I'm not sure what's the default behaviour on MacOS for the mv / cp wildcards, but on the Ubuntu (I believe Linux systems in general) and Git bash on Windows (that comes with mv and cp tools) dot files (.editorconfig, .stylelint, etc.) will not be copied with cp lib/* src command as well as they won't be moved with the same mv command, at least by default.

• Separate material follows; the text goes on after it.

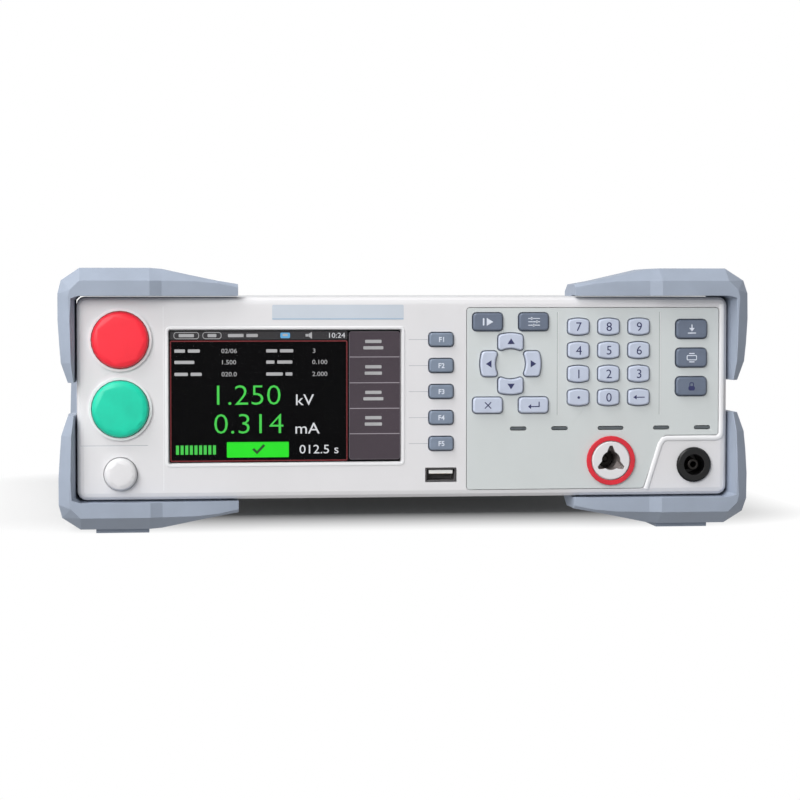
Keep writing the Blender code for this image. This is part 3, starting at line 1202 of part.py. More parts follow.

You can enable dot files to be matched against wildcard * with the following command: shopt -s dotglob - it will turn the dotglob option allowing * to grab the dot files and the regular files at the same time.

Shaul Fridman
Shaul Fridman
~ 6 years ago

You said that you must put the full name of the target file with mv\cp. On my mac you don't. you can just 'mv some.txt src' and it will move it to 'src' folder.

Cameron Nokes
Cameron Nokes(instructor)
~ 6 years ago

Thanks Shaul, you're right, sorry for the inaccuracy -- that's like my greatest fear 😱. I'll look into fixing it.

Shaul Fridman
Shaul Fridman
~ 6 years ago

Anyway, it's a great course man :-) I wanted for a long time to get to know bash, and its a clear and simple way to start for me.

Cameron Nokes
Cameron Nokes(instructor)
~ 6 years ago

Thanks Shaul! ❤️

Andy Hu
Andy Hu
~ 6 years ago

Thanks for the great course! One thing I found a bit confusing is the cp -R src/* lib/ part. Looks like we don't need the -R flag to copy every file from src to lib, and if we do something like cp -R src lib then we also copied all the files from src to lib, so I think it may be clearer if you provided both two sample commands here.